The reaction by the industry to the 2 page ad was mixed. It was ridiculed by some and heralded by others, but in my mind it was all about me. I had by this time begun to morph into someone else. I was quickly abandoning the quiet unsure of myself kid I'd started out as, for a more self-assured and conceited version of the new Bobby Jameson. My singular goal of "stardom" was seemingly coming true, and I was completely unequipped to handle what was happening.
As if "The Star Of The Century" and "The World's Next Phenomenon" weren't outlandish enough, the 7th week topped them, by claiming I would soon be "The New King." Try to imagine what the mind of a 19 year old blossoming ego-maniac did with that picture. As you might have guessed, I bought into it hook, line, and sinker, as if it were my birthright, and to make matters worse Tony was constantly telling me it was true, which it was not. The reality back then was I wanted it to be true. I wanted it so badly that I deluded myself into believing it was.
Click picture to enlarge to the actual size.
The industry people in L.A. were by now beginning to find out that this so-called phenomenon was a local nobody, and that the Billboard ads were the brainchild of one Tony Alamo. Without much information about how Alamo was looked upon back then by those in the industry, it appears that he was disliked intensely before I ever met him. He was a hustler and had made unwelcomed waves by selling bootlegged oldies through the mail with a company he owned called Mr. Maestro Records, something I learned of after two armed Federal Postal agents showed up at his apartment to question him about mail fraud.

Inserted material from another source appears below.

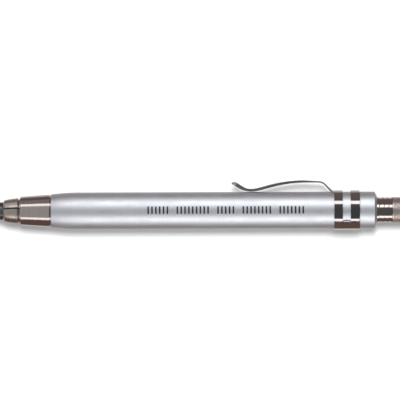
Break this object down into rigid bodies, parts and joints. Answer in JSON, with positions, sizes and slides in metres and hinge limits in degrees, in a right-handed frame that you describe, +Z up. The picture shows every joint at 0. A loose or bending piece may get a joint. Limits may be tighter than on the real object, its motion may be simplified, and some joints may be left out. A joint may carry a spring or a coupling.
{
  "type": "clutch lead holder",
  "caption": "Metal clutch lead holder for thick drafting leads, with a satin barrel, polished conical nose, spring jaws, pocket clip and ribbed push button.",
  "frame": {"origin": "on the surface that the holder lies on, under the middle of its box", "axes": "+X along the holder from the lead's point to the push button, +Y the side of the pocket clip, +Z up as it lies"},
  "size_m": [0.1436, 0.0154, 0.0126],
  "materials": {
    "satin_aluminium": "satin turned and clear anodised",
    "nickel": "polished nickel plate",
    "chrome": "bright polished chrome plate",
    "spring_steel": "bright drawn steel",
    "brass": "turned brass",
    "graphite": "dark grey graphite with a soft sheen",
    "fibre": "pressed fibre"
  },
  "bodies": {
    "barrel": {"barrel": "satin_aluminium", "nose_sleeve": "nickel", "tail_ferrule": "satin_aluminium", "clip_sleeve": "chrome", "spring_washer": "spring_steel", "return_spring": "spring_steel"},
    "clip_arm": {"clip_arm": "chrome"},
    "plunger": {"lead_tube": "brass", "collet_base": "nickel", "spring_collar": "brass", "button_stem": "chrome"},
    "jaw_1": {"jaw_1": "nickel"},
    "jaw_2": {"jaw_2": "nickel"},
    "jaw_3": {"jaw_3": "nickel"},
    "lead": {"lead": "graphite"},
    "cap_washer": {"cap_washer": "fibre"},
    "button_cap": {"button_cap": "nickel", "sharpener_body": "brass", "sharpener_blade": "spring_steel", "blade_screw": "spring_steel"}
  },
  "joints": [
    {"name": "button_push", "type": "slide", "parent": "barrel", "child": "plunger", "axis": [-1, 0, 0], "range_m": [0, 0.004], "stiffness_N_per_m": 1200, "springref_m": -0.005, "deforming": ["return_spring"]},
    {"name": "lead_feed", "type": "slide", "parent": "plunger", "child": "lead", "axis": [-1, 0, 0], "range_m": [-0.007, 0.03]},
    {"name": "cap_unscrew", "type": "hinge", "parent": "plunger", "child": "cap_washer", "pos_m": [0.0599, -0.00143, 0.00632], "axis": [1, 0, 0], "range_deg": [0, 2160]},
    {"name": "cap_lift", "type": "slide", "parent": "cap_washer", "child": "button_cap", "axis": [1, 0, 0], "range_m": [0, 0.0045]},
    {"name": "clip_flex", "type": "hinge", "parent": "barrel", "child": "clip_arm", "pos_m": [0.04065, 0.00468, 0.00632], "axis": [0, 0, -1], "range_deg": [0, 4], "stiffness_Nm_per_rad": 1.6, "springref_deg": -1.72},
    {"name": "jaw_1_open", "type": "hinge", "parent": "plunger", "child": "jaw_1", "pos_m": [-0.04755, 0.00158, 0.00724], "axis": [0, 0.2924, -0.9563], "range_deg": [0, 2.6]},
    {"name": "jaw_2_open", "type": "hinge", "parent": "plunger", "child": "jaw_2", "pos_m": [-0.04755, -0.00214, 0.00325], "axis": [0, -0.9744, 0.225], "range_deg": [0, 2.6]},
    {"name": "jaw_3_open", "type": "hinge", "parent": "plunger", "child": "jaw_3", "pos_m": [-0.04755, -0.00373, 0.00847], "axis": [0, 0.682, 0.7314], "range_deg": [0, 2.6]}
  ],
  "couplings": [
    {"joint": "cap_unscrew", "follows": "cap_lift", "rad_per_m": 8377.6},
    {"joint": "jaw_1_open", "follows": "button_push", "rad_per_m": 10.908},
    {"joint": "jaw_2_open", "follows": "button_push", "rad_per_m": 10.908},
    {"joint": "jaw_3_open", "follows": "button_push", "rad_per_m": 10.908}
  ]
}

Be that as it may, Tony had my confidence back then, and probably no one could have persuaded me to question him while the ads kept running. In my view he was single handedly changing my life for what I thought was the better. He had pulled me out of the darkness of obscurity and pushed me onto the world stage, where I would be dissected under the bright lights of scrutiny. In short, he took me from nobody to somebody in a matter of weeks. He so altered my psyche, and I let him, that it became impossible to ever go back to who or where I once was.